I will hence close this bug now. I understand that not providing this is inconvenient in many cases but I think we shouldbreally make sure to be safe and secure by default, and not expose unsafe behaviour in the UI and especially not without authentication

Comment 15 Eric Sandeen 2015-06-01 19:42:08 UTC

> it is simply not clear whether thats a safe operation

e2fsck is cancelable; there is a specific exit code (32) to indicate this, and there is a specific option to make that transparent to the boot process and exit with (0) instead; see 

commit eb065ccf181d49cd1a3709bf607c25d07a6322f1
Author: Theodore Ts'o <tytso>
Date:   Sat Dec 31 00:52:23 2005 -0500

    Add allow_cancellation config option
    
    If the e2fsck configuration file sets the allow_cancellation option to be
    true, then if the filesystem does not have any known problems, and was
    known to be cleanly unmounted, then let e2fsck exit with a status code of 0
    instead of 32 (FSCK_CANCELED) so that the bootup scripts will continue
    without stopping the boot.  (Addresses Debian Bug: #150295)
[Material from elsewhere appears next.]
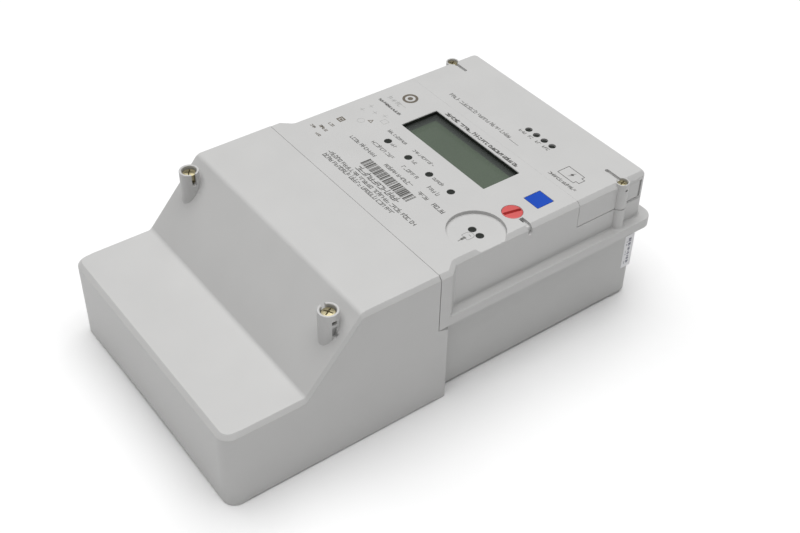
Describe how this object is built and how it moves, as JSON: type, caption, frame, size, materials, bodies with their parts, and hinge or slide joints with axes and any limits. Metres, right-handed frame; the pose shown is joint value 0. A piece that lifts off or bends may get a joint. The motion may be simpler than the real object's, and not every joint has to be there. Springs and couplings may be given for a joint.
{
  "type": "three-phase electricity meter",
  "caption": "Wall-mounted three-phase electricity meter with display, optical port, sealed knob, stepped slide-off terminal cover and a lift-off communication module cover.",
  "frame": {"origin": "middle of the meter's length and width on the rear plane that rests on the wall", "axes": "+X right when reading the face, +Y up towards the hanger, +Z out of the face"},
  "size_m": [0.17, 0.295, 0.093],
  "materials": {
    "housing_light": "fine moulded grain, light warm grey",
    "base_light": "fine moulded grain, light grey",
    "terminal_black": "dark glass-filled moulding",
    "brass": "machined",
    "zinc_yellow": "yellow zinc plated screw",
    "steel": "bright zinc plated",
    "copper": "rolled bar",
    "clear_window": "clear, gloss",
    "lcd_glass": "grey-green reflective display",
    "white_plastic": "satin",
    "blue_plastic": "satin",
    "red_plastic": "satin",
    "dark_plastic": "dark tinted",
    "rubber_black": "soft",
    "board_green": "solder mask over glass laminate",
    "component_black": "moulded packages",
    "green_plastic": "pluggable terminal moulding",
    "core_lamination": "varnished laminations",
    "capacitor_sleeve": "shrink sleeve",
    "battery_sleeve": "shrink sleeve",
    "sticker_paper": "coated label"
  },
  "bodies": {
    "root": {"base_case": "base_light", "case_gasket": "rubber_black", "case_screws": "steel", "barcode_sticker": "sticker_paper", "front_cover": "housing_light", "lcd_window": "clear_window", "lcd_panel": "lcd_glass", "lcd_pins": "steel", "lcd_holder": "white_plastic", "button_switch": "component_black", "reset_switch": "component_black", "optical_magnet_plate": "steel", "ir_window_left": "dark_plastic", "ir_window_right": "dark_plastic", "pulse_lamp_lens_1": "dark_plastic", "pulse_lamp_lens_2": "dark_plastic", "pulse_lamp_lens_3": "dark_plastic", "pulse_lamp_lens_4": "dark_plastic", "terminal_block": "terminal_black", "terminal_clamps": "brass", "terminal_screws": "steel", "aux_terminal_block": "green_plastic", "aux_terminal_screws": "steel", "phase_link_1": "copper", "phase_link_2": "copper", "phase_link_3": "copper", "phase_link_4": "copper", "phase_link_5": "copper", "phase_link_6": "copper", "neutral_link": "copper", "current_transformer_1": "capacitor_sleeve", "current_transformer_2": "capacitor_sleeve", "current_transformer_3": "capacitor_sleeve", "load_relay_1": "component_black", "load_relay_2": "component_black", "load_relay_3": "component_black", "main_board": "board_green", "board_components": "component_black", "board_screws": "steel", "power_transformer": "core_lamination", "supercapacitor": "capacitor_sleeve", "comm_connector": "component_black", "comm_module": "white_plastic", "battery": "battery_sleeve", "battery_holder": "white_plastic"},
    "terminal_cover": {"terminal_cover": "housing_light", "cover_screw_nuts": "brass"},
    "terminal_cover_screw_left": {"terminal_cover_screw_left": "zinc_yellow"},
    "terminal_cover_screw_right": {"terminal_cover_screw_right": "zinc_yellow"},
    "module_cover": {"module_cover": "housing_light", "side_blanking_plate": "housing_light", "comm_light_guide": "dark_plastic"},
    "module_cover_screw_left": {"module_cover_screw_left": "zinc_yellow"},
    "module_cover_screw_right": {"module_cover_screw_right": "zinc_yellow"},
    "display_button": {"display_button": "blue_plastic", "button_plunger": "component_black"},
    "reset_knob": {"reset_knob": "red_plastic", "knob_clip": "steel"},
    "terminal_cover_plunger": {"terminal_cover_plunger": "white_plastic"},
    "hanger_bracket": {"hanger_bracket": "steel"}
  },
  "joints": [
    {"name": "terminal_cover_slide", "type": "slide", "parent": "root", "child": "terminal_cover", "axis": [0, -1, 0], "range_m": [0, 0.11]},
    {"name": "terminal_cover_screw_left_turn", "type": "hinge", "parent": "terminal_cover", "child": "terminal_cover_screw_left", "pos_m": [-0.0715, -0.0755, 0.088], "axis": [0, 0, 1], "continuous": true},
    {"name": "terminal_cover_screw_right_turn", "type": "hinge", "parent": "terminal_cover", "child": "terminal_cover_screw_right", "pos_m": [0.0715, -0.0755, 0.088], "axis": [0, 0, 1], "continuous": true},
    {"name": "module_cover_lift", "type": "slide", "parent": "root", "child": "module_cover", "axis": [0, 0, 1], "range_m": [0, 0.06]},
    {"name": "module_cover_screw_left_turn", "type": "hinge", "parent": "module_cover", "child": "module_cover_screw_left", "pos_m": [-0.0786, 0.1215, 0.091], "axis": [0, 0, 1], "continuous": true},
    {"name": "module_cover_screw_right_turn", "type": "hinge", "parent": "module_cover", "child": "module_cover_screw_right", "pos_m": [0.0786, 0.1215, 0.091], "axis": [0, 0, 1], "continuous": true},
    {"name": "display_button_press", "type": "slide", "parent": "root", "child": "display_button", "axis": [0, 0, -1], "range_m": [0, 0.0012], "stiffness_N_per_m": 1500, "springref_m": -0.0006},
    {"name": "reset_knob_turn", "type": "hinge", "parent": "root", "child": "reset_knob", "pos_m": [0.0637, 0.0517, 0.09], "axis": [0, 0, -1], "range_deg": [0, 90]},
    {"name": "terminal_cover_plunger_slide", "type": "slide", "parent": "root", "child": "terminal_cover_plunger", "axis": [0, -1, 0], "range_m": [0, 0.002]},
    {"name": "hanger_bracket_slide", "type": "slide", "parent": "root", "child": "hanger_bracket", "axis": [0, 1, 0], "range_m": [0, 0.022]}
  ],
  "couplings": [
    {"joint": "terminal_cover_plunger_slide", "follows": "terminal_cover_slide", "ratio": 0.018}
  ]
}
Other work has been done to explicitly support cancelation:

commit bee24f364ca921e10cefa0d3241b61383aa62866
Author: Valerie Aurora Henson <vaurora>
Date:   Tue Aug 4 22:48:15 2009 -0400

    e2fsck: Allow cancellation during group descriptor checks.
    
    Signed-off-by: Valerie Aurora Henson <vaurora>
    Signed-off-by: "Theodore Ts'o" <tytso>

...

+               /* If the user aborts e2fsck by typing ^C, stop right away */
+               if (ctx->flags & E2F_FLAG_SIGNAL_MASK)

xfs_repair is safe to cancel as well (from xfs_repair(8): "Interrupting a stuck xfs_repair is safe.")  I can't speak to btrfsck.

But in general, the ability to cancel a running fsck is supported by the major filesystem repair tools.  Canceling the run on a clean filesystem should have no effect whatsoever, canceling it on a corrupted filesystem should leave it in no worse shape than it started.